WHAT YOU SHOULD DO:
Hunt for the word "metres" across the entries below, copying each line that holds it.

DATASET CONTENT:

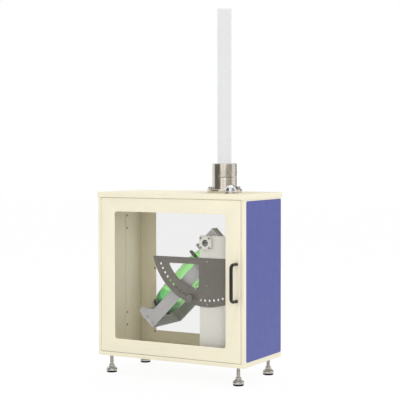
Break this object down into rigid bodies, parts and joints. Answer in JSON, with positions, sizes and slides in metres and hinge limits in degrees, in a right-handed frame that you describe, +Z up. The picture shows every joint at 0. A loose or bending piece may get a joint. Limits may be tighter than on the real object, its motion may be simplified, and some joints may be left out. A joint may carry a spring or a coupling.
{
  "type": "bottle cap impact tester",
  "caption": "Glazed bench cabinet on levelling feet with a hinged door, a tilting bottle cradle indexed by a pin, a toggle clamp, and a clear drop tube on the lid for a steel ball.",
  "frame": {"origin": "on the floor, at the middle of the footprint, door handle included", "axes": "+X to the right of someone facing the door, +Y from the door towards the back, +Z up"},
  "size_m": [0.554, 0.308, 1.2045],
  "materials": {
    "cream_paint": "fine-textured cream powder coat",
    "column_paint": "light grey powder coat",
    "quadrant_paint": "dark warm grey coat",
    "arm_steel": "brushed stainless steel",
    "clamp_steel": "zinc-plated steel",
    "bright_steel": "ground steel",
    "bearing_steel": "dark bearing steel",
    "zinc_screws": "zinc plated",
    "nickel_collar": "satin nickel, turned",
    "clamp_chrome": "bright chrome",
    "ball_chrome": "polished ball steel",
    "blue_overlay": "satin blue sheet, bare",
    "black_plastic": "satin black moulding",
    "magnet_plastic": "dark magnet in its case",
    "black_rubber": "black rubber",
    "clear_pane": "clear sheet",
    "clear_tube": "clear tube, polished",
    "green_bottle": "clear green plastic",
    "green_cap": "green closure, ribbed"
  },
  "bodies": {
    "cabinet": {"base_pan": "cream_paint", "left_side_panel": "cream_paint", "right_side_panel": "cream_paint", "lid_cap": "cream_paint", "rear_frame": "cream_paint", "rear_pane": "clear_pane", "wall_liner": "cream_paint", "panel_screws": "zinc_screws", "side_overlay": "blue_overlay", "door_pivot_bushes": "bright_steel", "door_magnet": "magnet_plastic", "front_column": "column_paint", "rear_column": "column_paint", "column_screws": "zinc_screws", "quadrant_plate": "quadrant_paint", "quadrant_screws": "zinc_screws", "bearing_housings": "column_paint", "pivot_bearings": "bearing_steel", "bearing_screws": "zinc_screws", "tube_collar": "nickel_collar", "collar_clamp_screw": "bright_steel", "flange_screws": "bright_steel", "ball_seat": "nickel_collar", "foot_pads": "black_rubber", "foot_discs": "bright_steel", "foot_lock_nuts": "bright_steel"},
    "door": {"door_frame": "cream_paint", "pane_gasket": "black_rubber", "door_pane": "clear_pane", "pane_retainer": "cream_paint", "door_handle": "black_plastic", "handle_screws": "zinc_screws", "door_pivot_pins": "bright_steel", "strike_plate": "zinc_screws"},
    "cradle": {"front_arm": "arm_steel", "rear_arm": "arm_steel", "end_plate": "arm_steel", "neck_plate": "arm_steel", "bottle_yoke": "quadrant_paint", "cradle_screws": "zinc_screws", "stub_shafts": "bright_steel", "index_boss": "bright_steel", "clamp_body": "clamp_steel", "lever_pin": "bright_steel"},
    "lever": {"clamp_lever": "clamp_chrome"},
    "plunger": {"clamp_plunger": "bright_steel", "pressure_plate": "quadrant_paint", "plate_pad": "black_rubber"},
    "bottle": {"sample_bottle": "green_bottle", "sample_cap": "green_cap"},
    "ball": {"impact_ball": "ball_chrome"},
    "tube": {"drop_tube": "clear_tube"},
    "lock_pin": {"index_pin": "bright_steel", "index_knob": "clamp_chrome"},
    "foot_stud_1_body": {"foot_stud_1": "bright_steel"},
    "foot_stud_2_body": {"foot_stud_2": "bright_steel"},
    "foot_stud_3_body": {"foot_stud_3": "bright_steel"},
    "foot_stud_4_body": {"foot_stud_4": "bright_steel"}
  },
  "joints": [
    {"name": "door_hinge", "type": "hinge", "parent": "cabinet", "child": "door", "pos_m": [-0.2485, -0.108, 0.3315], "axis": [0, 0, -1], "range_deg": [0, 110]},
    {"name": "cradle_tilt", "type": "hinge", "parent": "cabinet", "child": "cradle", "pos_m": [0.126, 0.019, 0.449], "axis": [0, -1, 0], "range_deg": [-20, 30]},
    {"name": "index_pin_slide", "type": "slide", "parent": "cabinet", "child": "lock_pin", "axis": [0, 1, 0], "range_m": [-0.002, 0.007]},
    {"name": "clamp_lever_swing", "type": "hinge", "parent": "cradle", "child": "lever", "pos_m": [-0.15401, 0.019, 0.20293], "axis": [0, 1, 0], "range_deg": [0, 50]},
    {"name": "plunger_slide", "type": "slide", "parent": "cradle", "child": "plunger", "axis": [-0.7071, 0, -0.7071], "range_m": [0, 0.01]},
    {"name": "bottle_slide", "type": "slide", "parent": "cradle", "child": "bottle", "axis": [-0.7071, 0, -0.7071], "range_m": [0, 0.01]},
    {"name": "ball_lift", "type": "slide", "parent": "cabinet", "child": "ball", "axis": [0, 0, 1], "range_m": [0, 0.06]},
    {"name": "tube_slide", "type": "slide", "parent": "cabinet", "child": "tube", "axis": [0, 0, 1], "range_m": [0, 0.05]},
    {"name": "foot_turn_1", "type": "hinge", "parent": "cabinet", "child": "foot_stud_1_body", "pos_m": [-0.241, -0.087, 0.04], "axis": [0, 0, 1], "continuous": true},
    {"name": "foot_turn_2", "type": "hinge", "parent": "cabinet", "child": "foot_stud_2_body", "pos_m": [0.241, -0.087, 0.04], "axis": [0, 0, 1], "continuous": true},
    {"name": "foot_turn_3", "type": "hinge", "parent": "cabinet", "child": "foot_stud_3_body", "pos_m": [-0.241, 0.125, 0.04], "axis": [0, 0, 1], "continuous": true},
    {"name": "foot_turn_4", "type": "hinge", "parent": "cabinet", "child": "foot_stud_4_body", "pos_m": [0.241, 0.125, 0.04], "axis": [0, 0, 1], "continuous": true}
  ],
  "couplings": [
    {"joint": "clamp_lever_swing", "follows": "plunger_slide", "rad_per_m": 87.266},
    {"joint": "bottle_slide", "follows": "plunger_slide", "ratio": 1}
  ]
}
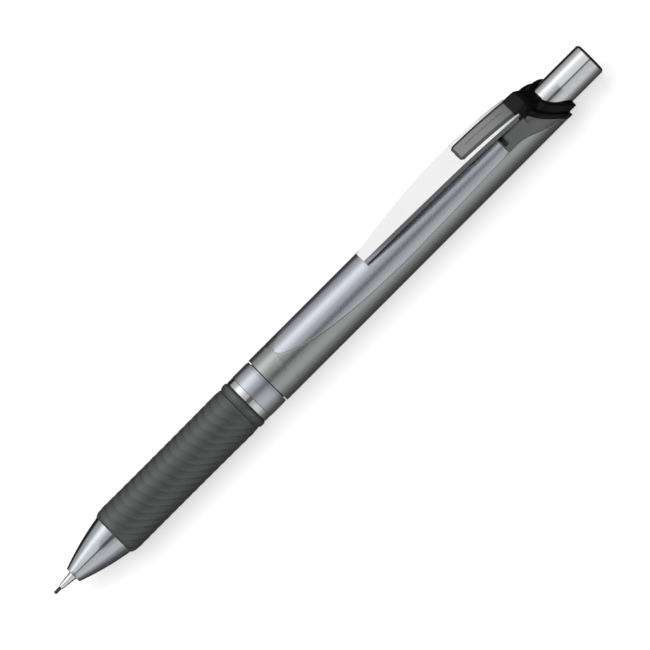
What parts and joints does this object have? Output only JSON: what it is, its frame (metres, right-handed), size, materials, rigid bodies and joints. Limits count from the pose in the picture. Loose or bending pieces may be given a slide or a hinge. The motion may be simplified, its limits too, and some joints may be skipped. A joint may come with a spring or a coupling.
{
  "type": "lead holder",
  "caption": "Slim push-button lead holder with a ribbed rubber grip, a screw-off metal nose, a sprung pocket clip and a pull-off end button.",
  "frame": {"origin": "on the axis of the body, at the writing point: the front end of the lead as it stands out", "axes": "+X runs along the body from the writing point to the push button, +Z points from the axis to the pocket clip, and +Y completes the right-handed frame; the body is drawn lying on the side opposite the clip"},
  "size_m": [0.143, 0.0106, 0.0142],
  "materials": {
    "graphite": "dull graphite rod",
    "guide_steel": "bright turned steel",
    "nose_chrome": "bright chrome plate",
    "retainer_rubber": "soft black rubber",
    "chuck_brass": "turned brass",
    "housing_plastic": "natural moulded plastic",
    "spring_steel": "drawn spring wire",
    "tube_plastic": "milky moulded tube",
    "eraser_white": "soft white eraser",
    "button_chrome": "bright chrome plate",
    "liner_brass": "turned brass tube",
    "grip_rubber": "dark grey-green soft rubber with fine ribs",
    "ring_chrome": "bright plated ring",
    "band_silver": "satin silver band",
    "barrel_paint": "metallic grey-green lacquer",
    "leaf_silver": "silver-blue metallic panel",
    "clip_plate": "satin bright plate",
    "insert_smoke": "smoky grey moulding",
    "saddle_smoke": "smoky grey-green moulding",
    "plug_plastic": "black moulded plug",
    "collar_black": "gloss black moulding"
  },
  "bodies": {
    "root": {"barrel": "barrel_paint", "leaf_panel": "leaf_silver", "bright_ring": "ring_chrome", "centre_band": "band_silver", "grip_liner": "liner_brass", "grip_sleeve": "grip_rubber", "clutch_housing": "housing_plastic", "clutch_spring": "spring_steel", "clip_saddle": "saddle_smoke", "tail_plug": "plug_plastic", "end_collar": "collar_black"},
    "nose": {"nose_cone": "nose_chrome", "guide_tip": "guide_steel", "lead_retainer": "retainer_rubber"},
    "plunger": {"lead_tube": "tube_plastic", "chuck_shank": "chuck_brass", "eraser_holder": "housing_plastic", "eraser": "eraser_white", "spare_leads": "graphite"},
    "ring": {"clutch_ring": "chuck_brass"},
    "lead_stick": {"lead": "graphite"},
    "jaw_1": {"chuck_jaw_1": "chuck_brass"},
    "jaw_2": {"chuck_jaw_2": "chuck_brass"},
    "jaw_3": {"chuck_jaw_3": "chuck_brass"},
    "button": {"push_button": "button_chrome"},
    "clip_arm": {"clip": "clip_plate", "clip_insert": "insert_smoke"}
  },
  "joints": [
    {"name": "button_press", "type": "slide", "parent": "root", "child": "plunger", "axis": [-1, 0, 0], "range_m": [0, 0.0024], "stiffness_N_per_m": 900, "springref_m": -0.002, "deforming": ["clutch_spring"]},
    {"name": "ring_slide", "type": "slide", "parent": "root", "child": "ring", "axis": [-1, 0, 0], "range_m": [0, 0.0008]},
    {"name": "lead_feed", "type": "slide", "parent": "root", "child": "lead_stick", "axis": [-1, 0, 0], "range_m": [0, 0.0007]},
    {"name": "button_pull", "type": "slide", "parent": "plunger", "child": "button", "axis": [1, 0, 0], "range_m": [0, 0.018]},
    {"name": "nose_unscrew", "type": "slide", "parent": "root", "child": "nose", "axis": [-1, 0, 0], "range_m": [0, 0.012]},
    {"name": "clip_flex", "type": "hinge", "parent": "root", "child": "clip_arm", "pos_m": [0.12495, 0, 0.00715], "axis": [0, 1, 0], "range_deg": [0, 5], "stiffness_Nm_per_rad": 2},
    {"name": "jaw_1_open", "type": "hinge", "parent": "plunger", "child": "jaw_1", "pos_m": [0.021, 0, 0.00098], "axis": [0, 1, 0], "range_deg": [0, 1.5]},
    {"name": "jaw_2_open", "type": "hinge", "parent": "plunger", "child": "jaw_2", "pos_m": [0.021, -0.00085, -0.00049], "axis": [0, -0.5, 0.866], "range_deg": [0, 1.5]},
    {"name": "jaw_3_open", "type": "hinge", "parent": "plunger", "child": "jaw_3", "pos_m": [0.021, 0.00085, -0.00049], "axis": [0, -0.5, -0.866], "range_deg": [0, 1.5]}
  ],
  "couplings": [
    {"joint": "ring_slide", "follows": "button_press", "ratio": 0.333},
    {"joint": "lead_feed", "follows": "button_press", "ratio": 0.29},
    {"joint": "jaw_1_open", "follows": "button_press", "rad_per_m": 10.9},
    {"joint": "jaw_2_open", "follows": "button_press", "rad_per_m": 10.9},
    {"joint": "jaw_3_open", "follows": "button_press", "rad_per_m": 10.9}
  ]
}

ANSWER TO THE EXERCISE:
Break this object down into rigid bodies, parts and joints. Answer in JSON, with positions, sizes and slides in metres and hinge limits in degrees, in a right-handed frame that you describe, +Z up. The picture shows every joint at 0. A loose or bending piece may get a joint. Limits may be tighter than on the real object, its motion may be simplified, and some joints may be left out. A joint may carry a spring or a coupling.
What parts and joints does this object have? Output only JSON: what it is, its frame (metres, right-handed), size, materials, rigid bodies and joints. Limits count from the pose in the picture. Loose or bending pieces may be given a slide or a hinge. The motion may be simplified, its limits too, and some joints may be skipped. A joint may come with a spring or a coupling.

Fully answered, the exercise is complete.